BID® Daily Newsletter
May 30, 2019

BID® Daily Newsletter

May 30, 2019

Can Marie Kondo Help Community Banks?

Summary: Can Marie Kondo, the Queen of Tidying-up, provide bankers with important lessons on efficiency, performance and profitability?

Marie Kondo, the Queen of Tidying-up, is now cleaning up with her little decluttering homilies. Her books fly off shelves and her television show is becoming a binge-watching favorite. It seems everyone is suddenly caught up in Kondomania.
Maybe it's time to give your community bank the Kondo treatment, too in order to simplify and streamline. Are your storerooms cluttered? Are your IT systems burdened with outdated programs and information? Do you hang onto old hardware and software long after you've bought new stuff? If you can see echoes of your overstuffed attic in your bank branches, you may be ready for a Kondo makeover.
Kondo's method, referred to as KonMari, consists of systematically reviewing all of your belongings and keeping only those that "spark joy." That last part may be hard to translate to the operation of a bank, but let's try. The underlying principle could apply, simply by looking at whether an item or process sparks profit, sparks customer excitement, or sparks employee happiness. Clutter in all forms is the enemy of all of these.
Interestingly, the Wharton School at the University of Pennsylvania published a paper on KonMari that looked at how it might be applied to the business world. Drilling down into Kondo's decluttering principles; the paper's author decided that the decluttering process was about prioritizing, efficiency, and eliminating distractions that get in the way. Those are goals that banks can relate to as well.
One way banks are rated is on their efficiency - that is, how efficient they are at controlling costs and generating profits. As a Fed study showed, the most efficient banks tend to be much better at controlling costs, including salary and benefits expenses and a host of other costs. Clutter can lead to lost time and effort and thus wasted expenses, as workers and executives sort through papers and files searching for information, for example.
How much time and money are wasted as a result of clutter? Studies have found that the typical office worker wastes 4.3 hours per week searching for papers or documents, while the average executive loses 1 hour per day of productive time looking for missing information.
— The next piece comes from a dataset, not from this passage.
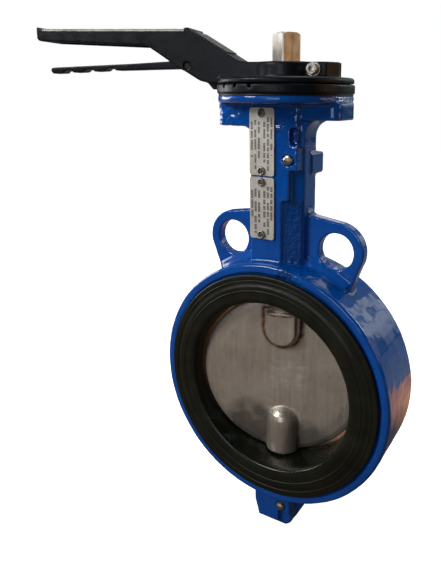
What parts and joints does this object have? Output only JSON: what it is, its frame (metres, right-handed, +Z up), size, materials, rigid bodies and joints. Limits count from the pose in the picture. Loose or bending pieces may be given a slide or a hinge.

Add to that the frustrations and lost time caused by balky IT systems weighed down by legacy computer clutter and you can see how much room for improvement there really is in this area.
Data management firm Iron Mountain says that the snarls caused by cluttered business IT systems results in $2k - $5k in extra annual expenses per staff member searching for information. Getting rid of the cutter should help get rid of some of that wasted time and reduce expenses.
Last but definitely not least, think about regulatory compliance. Here, the name of the game is clean, transparent data. So, finding ways to declutter the bank will definitely help here too.
In her book, Kondo promises that following her advice will not only result in a clean, uncluttered space, but that the newfound organization and efficiency will change your life for the better. Perhaps a bank's decluttering and streamlining of all sorts can result in some similarly profound business changes.